Lucinda da Conceição, sentada com Maria Cordália na escadaria de pedra de uma casa da aldeia, recebe-nos com um ar sereno e um leve sorriso. Tem 84 anos e um amor “sem fim” à terra. Já saiu de Asnela, mas por “pouco tempo, só para ir passear para a Alemanha, para a Suíça e para a França” e não encontrou “terra mais bonita”.

“Diz que por lá é tudo muito bonito, tudo muito bom, mas, para mim, aqui é que eu me sinto à vontade”, explica.

Contudo, se Lucinda da Conceição mandasse… “Ai, se eu mandasse!!! [risos, risos…] Se eu mandasse, isto estava maravilhoso. Estava tudo virado com o debaixo p’ra cima. Tudo ao bonito! Tudo o que fosse bonito vinha p’ra aqui”.

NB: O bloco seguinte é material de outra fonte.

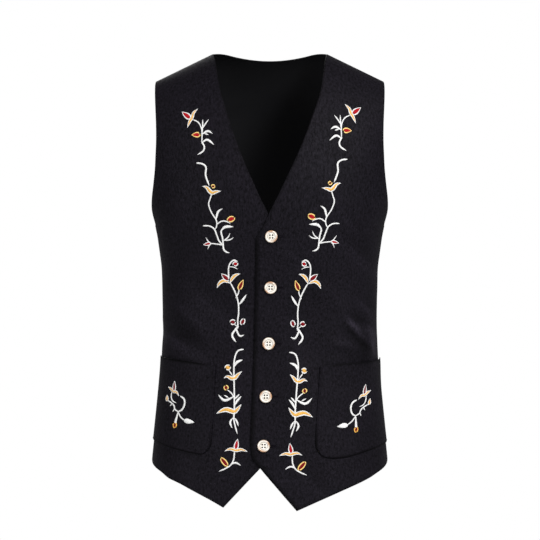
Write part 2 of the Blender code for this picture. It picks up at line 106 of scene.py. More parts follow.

Mas o que falta? – perguntámos. “Olhe, falta tudo! A gente não tem nada. Cá estamos no meio destas fragas, assim! Ninguém faz por fazê-lo bonito... Bonito é, mas podia estar mais bonito, não é?! As ruas podiam estar arranjadas, mas não estão. Temos o mesmo direito que as pessoas das outras aldeias, mas que nos adianta termos o direito, se não temos quem no-lo faça?” [risos…].

A União das Freguesias de Carva e Vilares é uma freguesia do concelho de Murça, com 29,30 km² de área e 472 habitantes. Asnela fica a dois quilómetros da sede de freguesia e a 17 quilómetros da sede de concelho.